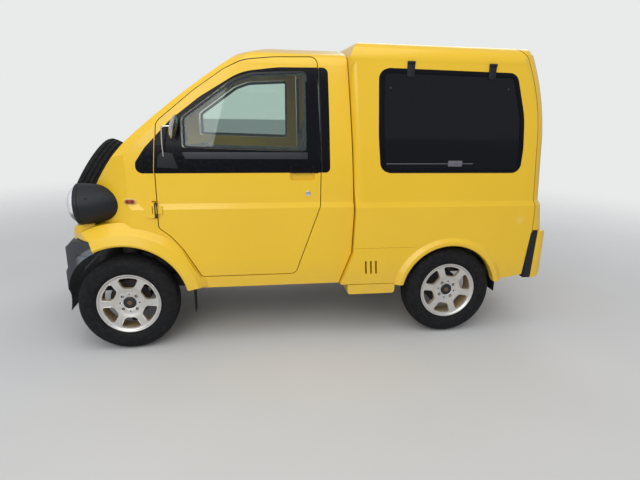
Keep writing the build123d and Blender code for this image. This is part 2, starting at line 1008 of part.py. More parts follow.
def rim_disc():
    """The dished face with its windows, lug holes and hub."""
    face_y = rim_width / 2 - disc_setback
    profile = outline(
        (spindle_radius + running_fit, face_y - 62),
        (hub_radius, face_y - 62),
        (hub_radius, face_y - disc_thickness),
        (barrel_radius - 1, face_y - disc_thickness),
        (barrel_radius - 1, face_y),
        (hub_radius + 14, face_y),
        (hub_radius + 4, face_y - 12),
        (spindle_radius + running_fit, face_y - 12),
    )
    disc = revolve(Plane.XY * profile, axis=Axis.Y)
    cutter = Plane.XZ * spoke_window()
    for index in range(spoke_count):
        turn = Rot(0, index * 360 / spoke_count, 0)
        disc -= turn * extrude(cutter, amount=100, both=True)
    for index in range(lug_count):
        turn = Rot(0, (index + 0.5) * 360 / lug_count, 0)
        disc -= turn * Pos(lug_circle / 2, 0, 0) * Rot(90, 0, 0) * Cylinder(lug_radius, 300)
    return disc


def rim():
    return rim_barrel() + rim_disc()


def wheel_place(x, side):
    """A wheel on an axle, its face outwards."""
    y = side * track / 2
    turn = Rot(0, 0, 0) if side > 0 else Rot(0, 0, 180)
    return Pos(x, y, tyre_radius) * turn


def spare_place():
    return Pos(front_axle_x + spare_ahead, 0, spare_height) * Rot(0, -spare_lean, 0) * Rot(0, 0, -90)


def spare_space(clearance):
    """The round hollow that the spare wheel lies in, open to the front."""
    back = tyre_width / 2 + clearance
    drum = Pos(0, 150 - back, 0) * Rot(90, 0, 0) * Cylinder(tyre_radius + clearance, 300)
    return spare_place() * drum


def spare_rim():
    """A plain pressed wheel with a domed cap."""
    face_y = rim_width / 2 - 25
    profile = outline(
        (0, face_y - 10),
        (70, face_y - 10),
        (barrel_radius - 1, face_y - 26),
        (barrel_radius - 1, face_y - 20),
        (75, face_y - 2),
        (62, face_y + 18),
        (25, face_y + 24),
        (0, face_y + 24),
    )
    return rim_barrel() + revolve(Plane.XY * profile, axis=Axis.Y)


def spare_carrier():
    """A stub from the nose panel that the spare wheel is bolted to."""
    face_y = rim_width / 2 - 35
    length = 260
    stub = Pos(0, face_y - seat_gap - length / 2, 0) * Rot(90, 0, 0) * Cylinder(45, length)
    plate = Pos(0, face_y - seat_gap - 4, 0) * Rot(90, 0, 0) * Cylinder(65, 8)
    return spare_place() * (stub + plate) - cab_form(-seat_gap)


# Steering and axles
def steer_point(z):
    """The y of the left steering axis at a height."""
    share = (z - steer_ball_z) / (strut_top_z - steer_ball_z)
    return steer_ball_y + share * (strut_top_y - steer_ball_y)


def knuckle():
    """The left knuckle: spindle, carrier, brake disc and the strut that turns with it."""
    x = front_axle_x
    z = tyre_radius
    hub_back = track / 2 + rim_width / 2 - disc_setback - 62
    spindle = disc_across(x, z, spindle_radius, hub_back - 30, hub_back + 48)
    flange = disc_across(x, z, 44, hub_back - 24, hub_back - 1)
    disc_y = hub_back - brake_disc_inset
    flange += disc_across(x, z, brake_disc_radius, disc_y - brake_disc_width, disc_y)
    carrier = steer_rod(steer_ball_z, z + 90, 24)
    web = block((x - 22, x + 22), (steer_point(z) - 10, hub_back - 20), (z - 40, z + 40))
    strut = steer_rod(z + 60, strut_top_z - 12, strut_radius)
    spring = steer_rod(470, strut_top_z - 12, 45)
    return spindle + flange + carrier + web + strut + spring


def steer_rod(low, high, radius):
    """A round bar on the left steering axis between two heights."""
    x = front_axle_x
    return rod((x, steer_point(low), low), (x, steer_point(high), high), radius)


def lower_arm():
    """The left lower arm: two legs from the chassis to a cup under the knuckle."""
    x = front_axle_x
    inner_y = rail_y + rail_width / 2
    cup_z = steer_ball_z - seat_gap
    ball_z = cup_z - 45
    ball = (x, steer_point(ball_z), ball_z)
    arm = steer_rod(ball_z - 12, cup_z, 16)
    for reach in (-110, 110):
        arm += rod(ball, (x + reach, inner_y - 10, rail_low_z - 22), 12)
    return arm - block((x - 300, x + 300), (0, inner_y + seat_gap), (0, 600))


def strut_mount():
    """The top mount between the left strut and its wheelhouse."""
    mount = steer_rod(strut_top_z - 12 + seat_gap, strut_top_z + 60, 40)
    return mount & wheelhouse(front_arch_radius - seat_gap, wheelhouse_inner + seat_gap)


def rail_face():
    """One chassis rail in side view, kicked up over the rear axle."""
    h = rail_height / 2
    low = rail_low_z
    high = rail_high_z
    return outline(
        front(170, low - h), front(170, low + h),
        rear(560, low + h), rear(330, high + h), rear(-470, high + h),
        rear(-470, high - h), rear(350, high - h), rear(580, low - h),
    )


def chassis():
    rail = between(rail_face(), rail_y - rail_width / 2, rail_y + rail_width / 2)
    frame = rail + mirrored(rail)
    inner = rail_y - rail_width / 2 + 5
    middle_z = (rail_low_z + rail_high_z) / 2
    members = [
        (front_axle_x + 120, rail_low_z), (front_axle_x - 330, rail_low_z),
        (rear_axle_x + 455, middle_z), (rear_axle_x + 200, rail_high_z), (rear_axle_x - 440, rail_high_z),
    ]
    for x, z in members:
        frame += block((x - 25, x + 25), (-inner, inner), (z - 28, z + 28))
    eye = tow_eye()
    return frame + eye + mirrored(eye)


def tow_eye():
    """A flat lug with an upright hole, under the front end of each rail."""
    x = front_axle_x + tow_eye_ahead
    z = rail_low_z - rail_height / 2 - tow_eye_thickness
    top = z + tow_eye_thickness
    lug = upright(x, rail_y, 28, z, top)
    lug += block((front_axle_x + 90, x), (rail_y - 28, rail_y + 28), (z, top))
    return lug - upright(x, rail_y, tow_eye_bore, z - 5, top + 5)


def front_suspension():
    """Both lower arms and both strut mounts."""
    return Compound(children=[*both_sides(lower_arm()).solids(), *both_sides(strut_mount()).solids()])


def rear_axle():
    """The live axle with its differential case, propeller shaft and leaf springs."""
    x = rear_axle_x
    hub_back = track / 2 + rim_width / 2 - disc_setback - 62
    axle = disc_across(x, tyre_radius, 32, -hub_back + 20, hub_back - 20)
    axle += disc_across(x, tyre_radius, spindle_radius, -hub_back - 48, hub_back + 48)
    for side in (-1, 1):
        inner = side * (hub_back - 1 - brake_drum_width)
        axle += disc_across(x, tyre_radius, brake_drum_radius, inner, side * (hub_back - 1))
    axle += Pos(x, 0, tyre_radius) * Rot(0, 90, 0) * Cylinder(98, 130)
    axle += Pos(x, 0, tyre_radius) * Rot(0, 90, 0) * Cylinder(50, 230)
    axle += rod((x + 98, 0, tyre_radius), (x + 757.5, 0, 300), 30)
    spring_face = outline(
        rear(spring_reach, 402), (rear(0, 322), rear(-spring_reach, 402)), rear(-spring_reach, 418),
        (rear(0, 338), rear(spring_reach, 418)),
    )
    leaf = between(spring_face, rail_y - 30, rail_y + 30)
    rail_bottom = rail_high_z - rail_height / 2 - seat_gap
    shackles = block((x + spring_reach - 24, x + spring_reach), (rail_y - 20, rail_y + 20), (402, rail_bottom))
    shackles += block((x - spring_reach, x - spring_reach + 24), (rail_y - 20, rail_y + 20), (402, rail_bottom))
    pad = block((x - 45, x + 45), (rail_y - 30, rail_y + 30), (tyre_radius, 330))
    half = leaf + pad + shackles
    return axle + half + mirrored(half)


def engine():
    """Engine and gearbox as one plain block between the rails."""
    x = rear_axle_x
    lump = block((x + 760, x + 1130), (-190, 190), (230, 590))
    lump += block((x + 1130, x + 1470), (-95, 95), (215, 330))
    arm_y = rail_y - rail_width / 2 - seat_gap
    return lump + block((x + 900, x + 960), (-arm_y, arm_y), (262, 318))


# Cabin
def dashboard():
    face = outline(
        rear(1560, 640), rear(1600, 700), rear(1560, 930), (rear(1530, 985), rear(1590, 1000)),
        rear(1790, 1010), rear(1790, 900), rear(1690, 640),
    )
    return between(face, -530, 530) & cab_form(cab_wall + 1)


def steering_wheel():
    """Rim, two-bar centre and column of the right-hand driver's wheel."""
    centre = Vector(rear_axle_x + 1330, -270, 955)
    plane = Plane(origin=centre, x_dir=(0, 1, 0), z_dir=(-0.62, 0, 0.78))
    hoop = revolve(Plane.XZ * Pos(180, 0) * RegularPolygon(14, 6), axis=Axis.Z)
    wheel = hoop + Cylinder(42, 40) + Box(350, 34, 16)
    column = Pos(0, 0, -200) * Cylinder(22, 400)
    return plane.location * (wheel + column) - dashboard()


def seat_cushion(y):
    base = 640 + seat_gap
    face = rounded(
        [rear(1165, base), rear(1180, 760), rear(690, 728), rear(690, base)],
        [20, 45, 20, 20],
    )
    return between(face, y - 215, y + 215)


def seat_back(y):
    """The leaning backrest, standing on the rear of its cushion."""
    face = outline(
        rear(700, 729 + seat_gap), rear(862, 739.6 + seat_gap), rear(770, 1225),
        (rear(758, 1252), rear(732, 1262)), rear(690, 1258), (rear(672, 1250), rear(668, 1225)),
    )
    return between(face, y - 205, y + 205)


def seats():
    """Two cushions and two backrests."""
    pads = [seat_cushion(270), seat_back(270), seat_cushion(-270), seat_back(-270)]
    return Compound(children=[solid for pad in pads for solid in pad.solids()])


def door_mirror():
    """A teardrop mirror head on a bent rod that stands on the door's front corner."""
    x = rear_axle_x
    base = (x + 1597, 590, 1062)
    top = (x + 1592, 690, 1216)
    head = (x + 1540, 704, 1222)
    arm = rod(base, top, 7) + rod(top, head, 7)
    face = outline((x + 1526, 1150), ((x + 1574, 1196), (x + 1526, 1282)))
    shell = between(face, 664, 744)
    return (arm + shell) - cab_form(-seat_gap)


def mudflaps():
    """The flaps behind the wheels."""
    x = front_axle_x - front_arch_radius - 20
    fore = block((x - 6, x), (500, cab_half_width - 26), (190, sill_height - seat_gap))
    xr = rear_axle_x - rear_arch_radius - 22
    skirt_y = box_half_width - skirt_taper - box_wall - seat_gap
    aft = block((xr - 6, xr), (490, skirt_y), (248, 400))
    return Compound(children=[*both_sides(fore).solids(), *both_sides(aft).solids()])


def exhaust():
    x = rear_axle_x
    pipe = rod((x + 760 - seat_gap, 130, 255), (x + 230, 130, 255), 20)
    pipe += rod((x + 600, 130, 255), (x + 280, 130, 255), 55)
    return pipe


def save(name, shape):
    """Write one node's solids to its own file."""
    solids = shape.solids()
    keep = solids[0] if len(solids) == 1 else Compound(children=list(solids))
    export_step(keep, f"parts/{name}.step")


def build():
    os.makedirs("parts", exist_ok=True)
    pod = headlamp_pod()
    nodes = {
        "cab_shell": cab_shell(),
        "windscreen": windscreen(),
        "pillar_bands": both_sides(pillar_bands()),
        "front_wings": both_sides(wing()),
        "front_bumper": front_bumper(),
        "headlamp_pods": both_sides(pod),
        "headlamp_lenses": both_sides(headlamp_lens()),
        "side_markers": both_sides(side_marker()),
        "cargo_box": cargo_box(),
        "box_windows": both_sides(box_window()),
        "window_fittings": window_fittings(),
        "tailgate": tailgate(),
        "tailgate_glass": tailgate_glass(),
        "rear_bumper": rear_bumper(),
        "rear_bumper_ends": rear_bumper_ends(),
        "tail_lamps": tail_lamps(),
        "chassis_frame": chassis(),
        "engine_block": engine(),
        "rear_axle": rear_axle(),
        "front_suspension": front_suspension(),
        "exhaust": exhaust(),
        "mudflaps": mudflaps(),
        "dashboard": dashboard(),
        "steering_wheel": steering_wheel(),
        "seats": seats(),
        "spare_tyre": spare_place() * tyre(),
        "spare_rim": Compound(children=[spare_place() * spare_rim(), spare_carrier()]),
    }
    for side, turn in (("left", lambda piece: piece), ("right", mirrored)):
        nodes[f"door_{side}"] = turn(door())
        nodes[f"door_glass_{side}"] = turn(door_glass())
        nodes[f"door_band_{side}"] = turn(door_band())
        nodes[f"mirror_{side}"] = turn(door_mirror())
        nodes[f"knuckle_{side}"] = turn(knuckle())
    for end, x in (("front", front_axle_x), ("rear", rear_axle_x)):
        for side, sign in (("left", 1), ("right", -1)):
            nodes[f"{end}_{side}_tyre"] = wheel_place(x, sign) * tyre()
            turn = Rot(0, rear_wheel_turn, 0) if end == "rear" else Rot(0, 0, 0)
            nodes[f"{end}_{side}_rim"] = wheel_place(x, sign) * turn * rim()
    for name, shape in nodes.items():
        save(name, shape)


if __name__ == "__main__":
    build()
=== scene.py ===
import math

import bmesh
import bpy
from mathutils import Matrix, Vector
from mathutils.bvhtree import BVHTree


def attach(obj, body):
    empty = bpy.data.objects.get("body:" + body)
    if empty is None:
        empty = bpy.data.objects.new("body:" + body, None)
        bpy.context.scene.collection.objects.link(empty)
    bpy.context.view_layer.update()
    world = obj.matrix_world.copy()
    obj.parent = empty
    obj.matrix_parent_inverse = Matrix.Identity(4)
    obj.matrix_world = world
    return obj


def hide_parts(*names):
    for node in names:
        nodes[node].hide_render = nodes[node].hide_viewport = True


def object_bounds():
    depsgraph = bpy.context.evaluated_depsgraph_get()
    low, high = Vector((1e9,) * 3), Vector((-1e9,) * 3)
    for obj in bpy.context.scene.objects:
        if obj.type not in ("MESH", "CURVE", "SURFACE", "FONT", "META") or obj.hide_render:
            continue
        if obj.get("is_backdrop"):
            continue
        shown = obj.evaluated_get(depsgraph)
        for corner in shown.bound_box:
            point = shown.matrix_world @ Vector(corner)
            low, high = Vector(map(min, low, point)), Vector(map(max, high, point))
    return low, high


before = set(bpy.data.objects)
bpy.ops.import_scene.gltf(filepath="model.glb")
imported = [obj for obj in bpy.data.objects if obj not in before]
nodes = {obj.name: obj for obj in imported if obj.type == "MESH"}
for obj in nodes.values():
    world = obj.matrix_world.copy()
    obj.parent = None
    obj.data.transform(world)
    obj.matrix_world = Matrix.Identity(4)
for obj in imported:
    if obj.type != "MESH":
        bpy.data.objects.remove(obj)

cad_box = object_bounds()


# Painted panels: the cab, doors, wings, cargo box, tailgate and rear bumper.
# Two-coat yellow enamel on pressed steel and moulded panels, sprayed, with a little road dust low down.
# It gives the eye a clear gloss over a warm yellow, faint orange peel and a duller film near the sills.
def linear(code):
    """The linear colour of an sRGB hex code."""
    parts = [int(code[i : i + 2], 16) / 255 for i in (1, 3, 5)]
    return (*[c / 12.92 if c <= 0.04045 else ((c + 0.055) / 1.055) ** 2.4 for c in parts], 1.0)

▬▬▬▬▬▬

§ Instruction
Up to and including the line with "return rim_barrel() + revolve(Plane.XY", repeat the data exactly, starting from its first line; nothing else belongs in the response.

§ Answer below
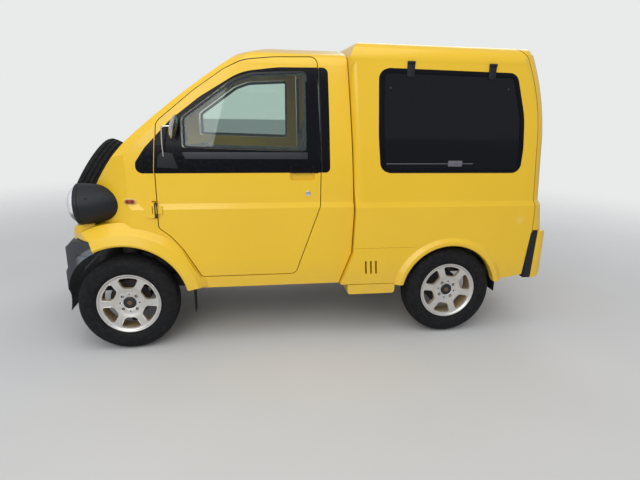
Keep writing the build123d and Blender code for this image. This is part 2, starting at line 1008 of part.py. More parts follow.
def rim_disc():
    """The dished face with its windows, lug holes and hub."""
    face_y = rim_width / 2 - disc_setback
    profile = outline(
        (spindle_radius + running_fit, face_y - 62),
        (hub_radius, face_y - 62),
        (hub_radius, face_y - disc_thickness),
        (barrel_radius - 1, face_y - disc_thickness),
        (barrel_radius - 1, face_y),
        (hub_radius + 14, face_y),
        (hub_radius + 4, face_y - 12),
        (spindle_radius + running_fit, face_y - 12),
    )
    disc = revolve(Plane.XY * profile, axis=Axis.Y)
    cutter = Plane.XZ * spoke_window()
    for index in range(spoke_count):
        turn = Rot(0, index * 360 / spoke_count, 0)
        disc -= turn * extrude(cutter, amount=100, both=True)
    for index in range(lug_count):
        turn = Rot(0, (index + 0.5) * 360 / lug_count, 0)
        disc -= turn * Pos(lug_circle / 2, 0, 0) * Rot(90, 0, 0) * Cylinder(lug_radius, 300)
    return disc


def rim():
    return rim_barrel() + rim_disc()


def wheel_place(x, side):
    """A wheel on an axle, its face outwards."""
    y = side * track / 2
    turn = Rot(0, 0, 0) if side > 0 else Rot(0, 0, 180)
    return Pos(x, y, tyre_radius) * turn


def spare_place():
    return Pos(front_axle_x + spare_ahead, 0, spare_height) * Rot(0, -spare_lean, 0) * Rot(0, 0, -90)


def spare_space(clearance):
    """The round hollow that the spare wheel lies in, open to the front."""
    back = tyre_width / 2 + clearance
    drum = Pos(0, 150 - back, 0) * Rot(90, 0, 0) * Cylinder(tyre_radius + clearance, 300)
    return spare_place() * drum


def spare_rim():
    """A plain pressed wheel with a domed cap."""
    face_y = rim_width / 2 - 25
    profile = outline(
        (0, face_y - 10),
        (70, face_y - 10),
        (barrel_radius - 1, face_y - 26),
        (barrel_radius - 1, face_y - 20),
        (75, face_y - 2),
        (62, face_y + 18),
        (25, face_y + 24),
        (0, face_y + 24),
    )
    return rim_barrel() + revolve(Plane.XY * profile, axis=Axis.Y)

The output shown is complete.